No wonder solar is such a small fraction of the power grid with misguided drivel from the debaters and the mush comments like Carl's. Let's just review all the missteps in solar policy and development, shall we. 1) multi-year approval processes that was only faintly recognized with some BLM land pre-qualification study announced only now in 2011, 2) treating solar like some remote resource like wind or geothermal only to question the cost of transmission and efficiency loss over long distances as some afterthought if at all, 3) lack of recognition of the sector leaders in favor of the mixed bag of also-rans that comprised the sector average up until now with wasted federal resources all along the way, 4) land use of the projects fall as efficiencies rise, especially with such long permit times involved. It does make one wonder why there is not more coordinated complaint of pathetic public policy implementation and lack of execution. After all, we are talking about permit processes that take longer than the actual project implementation times, again as benchmarked against the sector leaders and not the skewed sector average. This is quiet, clean, cost competitive solar we are talking about in the permit process, not some nuclear cost overrun game or underperforming geothermal plants run by former political hacks milking stimulus funds. Chuck the generalities and get with the program facts or move on to some other armchair amateur debate.
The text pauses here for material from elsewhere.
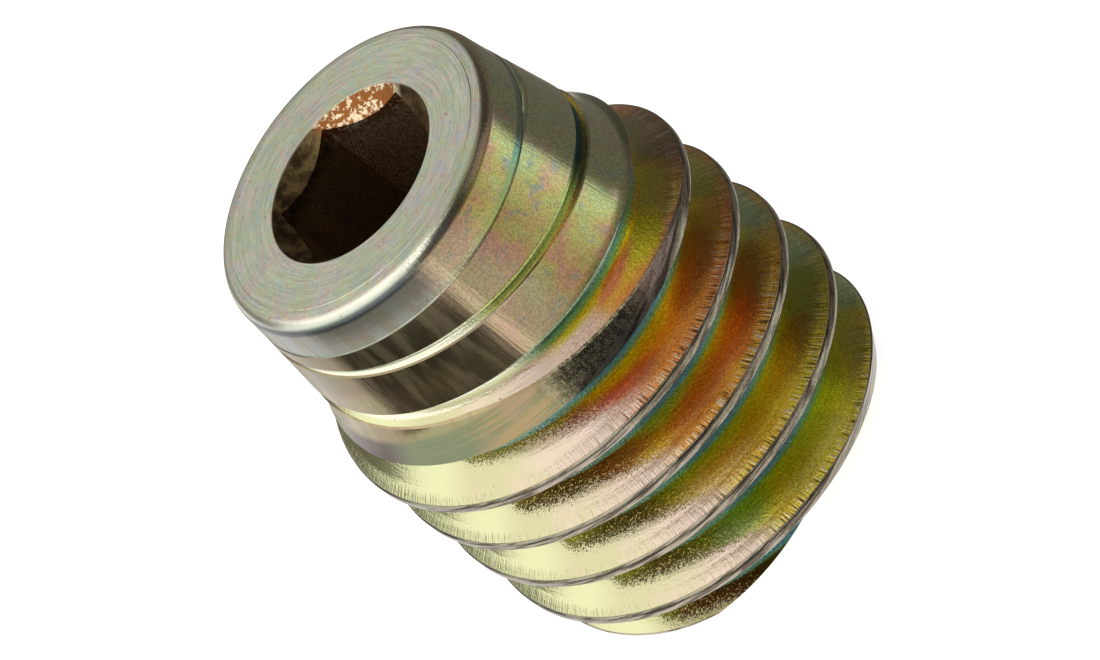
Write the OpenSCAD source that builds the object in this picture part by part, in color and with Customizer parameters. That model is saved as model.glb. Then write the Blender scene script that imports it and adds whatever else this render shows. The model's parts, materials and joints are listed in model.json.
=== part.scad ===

Kevin Smith's comment above is combining two industries into one for the purpose of trying to make existing power plants look worse. If you want to take into account the mining operations that supply the fuel for coal, gas, or nuclear plants then you must also take the manufacturing of plastics into account for the solar industry. How much dirty oil goes into the production of plastics? How much air is polluted? How much gas and oil goes into the construction of those environmentally friendly solar fields? Compare apples to apples ond oranges to oranges!

I'm not saying we shouldn't develop solar or other clean energies... but think about everything if you're going to compare it to everything about using the existing power plants and power plant technology.

Don't forget about transmission.


Come on, just force replacement of standard home roofing with solar panels. Flying into summertime hot Dallas, Tex., you see miles and miles of dark home roofs. How could the energy being soaked by those roofs not be usable for solar power? Even just installing heat exchangers for home hot water systems on the roofs or in the attics would alone save millions of dollars a year in energy costs.

There is currently a company that is doing this exact thing for several major US military bases' married housing areas and making a profit by selling the energy back.

Annegrethe Jakobsen

Debate Room Idea: The US should continue to support advanced biofuels, e.g. biofuel from agricultural residues. It's so close to commercialization now and starting to enter the point where it can provide, tons of jobs, energy security, economic growth and GHG savings (see recent study from Bloomberg New Energy Finance: Not following it through would be a total waste of the money spend so far - and that's tax payers money.

The MaD HaCkER

You are both right, it has taken 30 years for one nuke plant to break ground in south Carolina and how much time and money until it comes online only god knows. We have plenty of land but the government will not let us use it, Or more to the point a small band of echofreeks are able to stop anything by buying off the congresscritter of the day.